SUPPLIED MATERIAL:
--------------------------------------------------

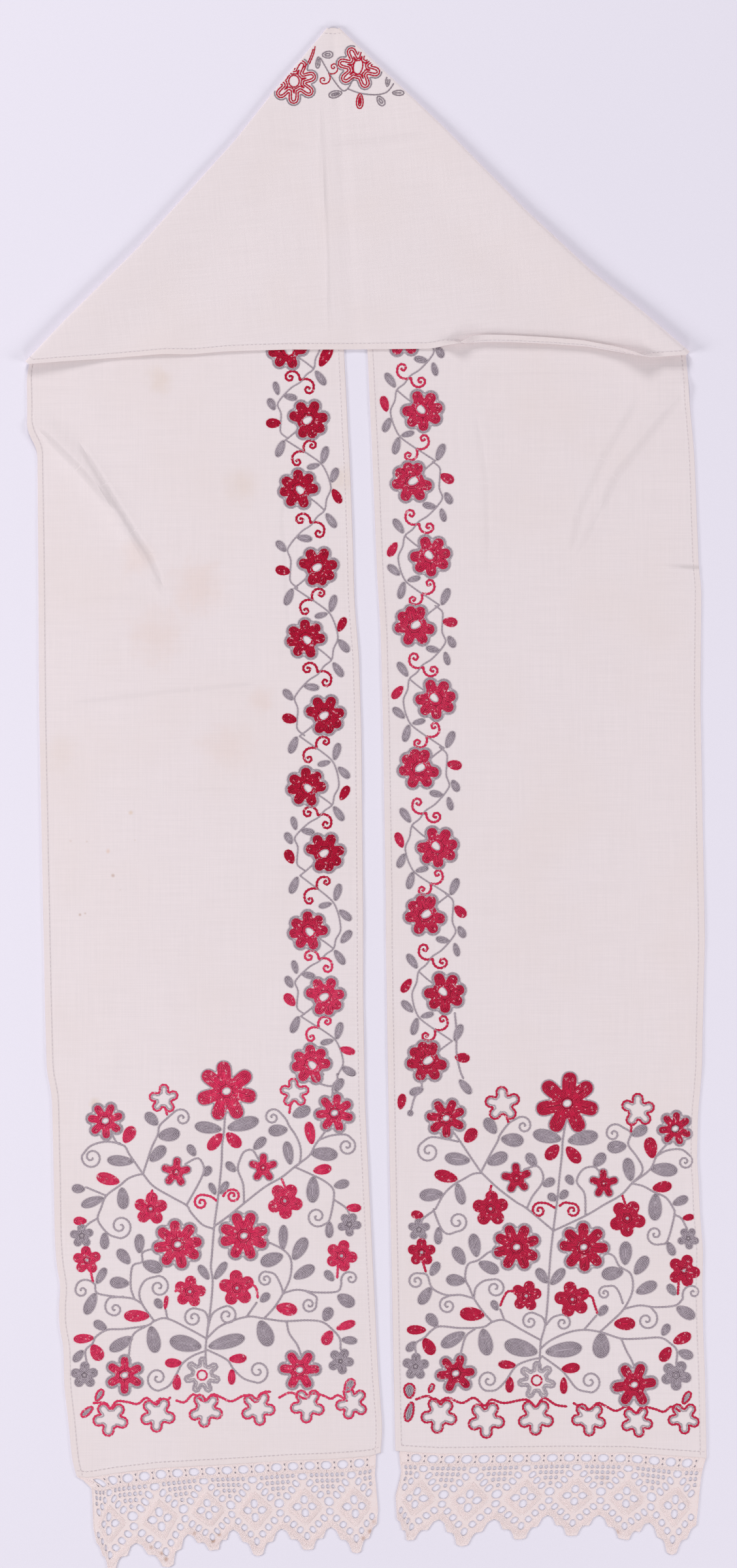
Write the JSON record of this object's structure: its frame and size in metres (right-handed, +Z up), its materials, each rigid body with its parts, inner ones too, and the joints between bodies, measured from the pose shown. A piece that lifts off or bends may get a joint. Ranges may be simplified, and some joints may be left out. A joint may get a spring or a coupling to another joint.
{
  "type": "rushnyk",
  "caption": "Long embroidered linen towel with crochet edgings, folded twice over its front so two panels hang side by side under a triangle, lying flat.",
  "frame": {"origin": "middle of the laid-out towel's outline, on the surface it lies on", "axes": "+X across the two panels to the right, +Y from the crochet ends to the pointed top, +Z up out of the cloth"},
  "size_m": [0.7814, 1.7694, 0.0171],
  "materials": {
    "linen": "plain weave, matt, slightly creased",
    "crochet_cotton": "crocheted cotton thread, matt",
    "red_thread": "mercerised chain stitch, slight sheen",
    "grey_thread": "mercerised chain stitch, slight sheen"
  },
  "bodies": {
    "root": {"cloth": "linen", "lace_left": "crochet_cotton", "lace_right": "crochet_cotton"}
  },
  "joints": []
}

--------------------------------------------------

WORK REQUIRED:
Would you reproduce the material above in full, exactly as given?

CORRECT RESULT:
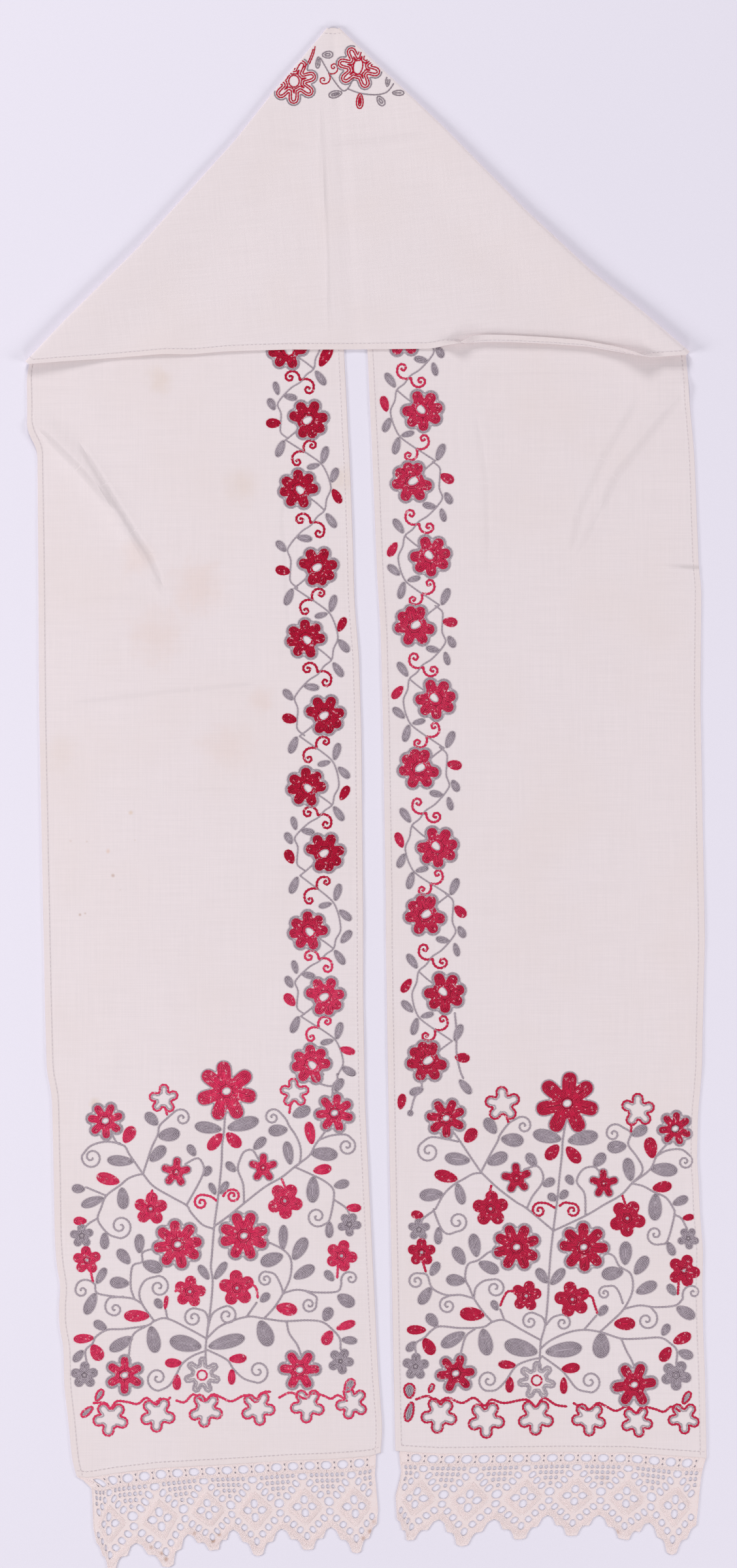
Write the JSON record of this object's structure: its frame and size in metres (right-handed, +Z up), its materials, each rigid body with its parts, inner ones too, and the joints between bodies, measured from the pose shown. A piece that lifts off or bends may get a joint. Ranges may be simplified, and some joints may be left out. A joint may get a spring or a coupling to another joint.
{
  "type": "rushnyk",
  "caption": "Long embroidered linen towel with crochet edgings, folded twice over its front so two panels hang side by side under a triangle, lying flat.",
  "frame": {"origin": "middle of the laid-out towel's outline, on the surface it lies on", "axes": "+X across the two panels to the right, +Y from the crochet ends to the pointed top, +Z up out of the cloth"},
  "size_m": [0.7814, 1.7694, 0.0171],
  "materials": {
    "linen": "plain weave, matt, slightly creased",
    "crochet_cotton": "crocheted cotton thread, matt",
    "red_thread": "mercerised chain stitch, slight sheen",
    "grey_thread": "mercerised chain stitch, slight sheen"
  },
  "bodies": {
    "root": {"cloth": "linen", "lace_left": "crochet_cotton", "lace_right": "crochet_cotton"}
  },
  "joints": []
}